A group in Mississippi is getting ready to do the same thing. The new Mississippi Civil Justice Alliance was established by the Business and Industry Political Education Committee (BIPEC), which spends big in judicial races through an affiliated PAC funded by local business groups as well as fossil-fuel interests, such as Chevron and Koch Industries. The new group is monitoring rulings by the state Supreme Court that could lead to more corporations being held liable for injuries to workers, consumers, or the environment.

These efforts are happening at the same time as President Trump and the Republican-controlled U.S. Senate are rapidly confirming pro-business judges to the 5th U.S. Circuit Court of Appeals, which hears cases from Louisiana, Mississippi, and Texas. For example, one new 5th Circuit judge, Andrew Oldham, gave a speech in which he suggested the U.S. Environmental Protection Agency may be “fundamentally illegitimate.”

Eroding Judicial Legitimacy

The strategy of rating judges based on whether their rulings benefit businesses was refined by Ron Howell, who served as director of state affairs for Koch Industries back in the 1990s, according to a 2001 article by law professor John Echeverria. In 1996, Howell helped establish Citizens for Judicial Review (CJR), which aimed to rate judges in eight states where Koch happened to have polluting manufacturing facilities, including Alabama, Arkansas, Louisiana, Mississippi, Tennessee, and Texas. CJR’s letter to prospective donors predicted that its evaluations would “have a very significant impact on judiciary behavior and create positive cost results.”

BIPEC led the judicial evaluation effort in Mississippi, working closely with CJR. Its first evaluation, released in 1996, gave only two of the state’s nine Supreme Court justices pro-business ratings. But the 165 cases reviewed were a small fraction of the court’s rulings in the span of a decade, and one of the justices said that CJR’s cherry-picked sample did not reflect their actual rulings.

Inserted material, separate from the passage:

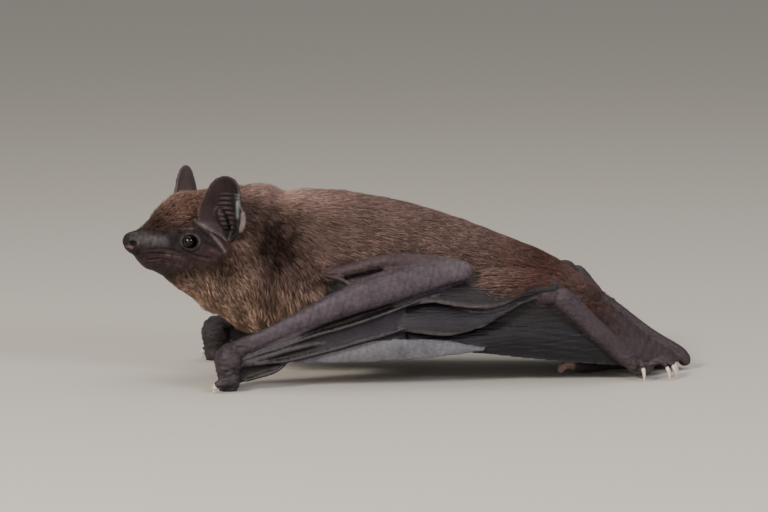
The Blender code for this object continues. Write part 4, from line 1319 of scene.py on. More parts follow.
@dataclass(frozen=True)
class Skin:
    """One skin over the whole animal, melted together from the shells of its parts."""

    voxel: float = 0.21
    soften: int = 10
    inward: float = 0.55
    outward: float = -0.5
    head_from: float = -3.0
    head_above: float = 13.5

    def build(self, shells: list[Shell]) -> tuple[bpy.types.Mesh, Origin]:
        """Melts the shells into one mesh, refines and sculpts the head.

        Args:
            shells: the closed forms of all the parts.

        Returns:
            The mesh in millimetres, and where each of its vertices comes from.
        """
        points = np.concatenate([shell.points for shell in shells])
        faces, start = [], 0
        for shell in shells:
            faces += [[v + start for v in face] for face in shell.faces]
            start += len(shell.points)
        mesh = bpy.data.meshes.new("melt")
        mesh.from_pydata(points.tolist(), [], faces)
        melt = bpy.data.objects.new("melt", mesh)
        bpy.context.scene.collection.objects.link(melt)
        remesh = melt.modifiers.new("melt", "REMESH")
        remesh.mode = "VOXEL"
        remesh.voxel_size = self.voxel
        graph = bpy.context.evaluated_depsgraph_get()
        fine = bpy.data.meshes.new_from_object(melt.evaluated_get(graph))
        bpy.data.objects.remove(melt)
        bpy.data.meshes.remove(mesh)
        log.info("melted: %d faces", len(fine.polygons))
        self.refine_head(fine)
        self.smooth_mesh(fine, self.soften)
        origin = self.trace(read_points(fine), shells)
        self.sculpt(fine, origin)
        write_points(fine, np.maximum(read_points(fine), (-1e9, -1e9, 0.0)))
        return fine, origin

    def refine_head(self, mesh: bpy.types.Mesh) -> None:
        """Cuts the faces of the head and ears in four.

        Args:
            mesh: the skin, in millimetres, which is changed in place.
        """
        bm = bmesh.new()
        bm.from_mesh(mesh)
        points = np.array([v.co for v in bm.verts])
        local = TRUNK.head_local(points)
        head = (local[:, 0] > self.head_from) & (points[:, 2] > self.head_above)
        edges = [e for e in bm.edges if head[e.verts[0].index] and head[e.verts[1].index]]
        bmesh.ops.subdivide_edges(bm, edges=edges, cuts=1, use_grid_fill=True)
        bm.to_mesh(mesh)
        bm.free()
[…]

In later elections, BIPEC called on its members to contribute to “business-minded” Supreme Court candidates, including a former Mississippi state legislator who sponsored a tort reform bill that put new limits on lawsuits. As the effort to rate judges was underway, Mississippi’s judicial elections also became the target of millions of dollars in undisclosed spending by the Chamber of Commerce and other groups seeking to make it harder to sue corporations.

The efforts to elect business-friendly judges paid off with favorable rulings for companies. They also resulted in a new style of judicial politics — money-soaked races, vicious attack ads, judicial candidates taking positions on tort reform and social issues — that eroded the legitimacy of Mississippi’s courts.

By 2001, a state commission created to study how Mississippi elects its judges found “a pervasive perception by the public that the Mississippi Judiciary is no longer independent, but rather is subject to the influence of special interest groups or individuals who donate money to their election campaigns.” The commission called for stronger campaign finance disclosure laws, longer terms for judges, and stricter limits on judicial campaign contributions.

Shielding Corporations

As they’ve intervened in judicial elections, LABI and BIPEC have also successfully lobbied state legislators for a wide range of laws making it harder to sue corporations. In her 2006 book “Blocking the Courthouse Door,” journalist Stephanie Mencimer describes how the campaign to limit lawsuits used racially tinged appeals and focused on majority-minority counties like Jefferson County, Mississippi, where the population is over 85 percent African-American.

Both Louisiana and Mississippi now have strict limits on damages in injury lawsuits, for example. These limits are touted as a way to stop frivolous lawsuits but apply only in cases with the most severe injuries. In 2014, the Louisiana legislature passed a LABI-backed bill that ended a lawsuit against 97 oil and gas companies for damaging the state’s coastline. And last year, BIPEC rated Mississippi legislators on their position on laws to speed up eviction proceedings, limit consumer lawsuits, and remove local government authority to regulate plastic bags.

The groups have made no secret of their goal in evaluating judges. When BIPEC announced its new judicial scorecards, CEO Derek Easley said the effort is intended to “protect tort reform laws.” He also raised concerns about recent rulings that he said could be “the beginning of challenging the constitutionality” of limits on lawsuits filed by injured people. BIPEC offered a similar justification for its tactics in 1996.

Sue Lincoln, the editor of Bayou Brief, a nonprofit news outlet in Louisiana, compared the rating of judges by corporations with a financial stake in judicial rulings to sports teams rating referees. “LABI has made no secret of its desire to control Louisiana’s legislative branch,” she noted, and with this new initiative, “it’s clear they want to own the judicial branch, as well.”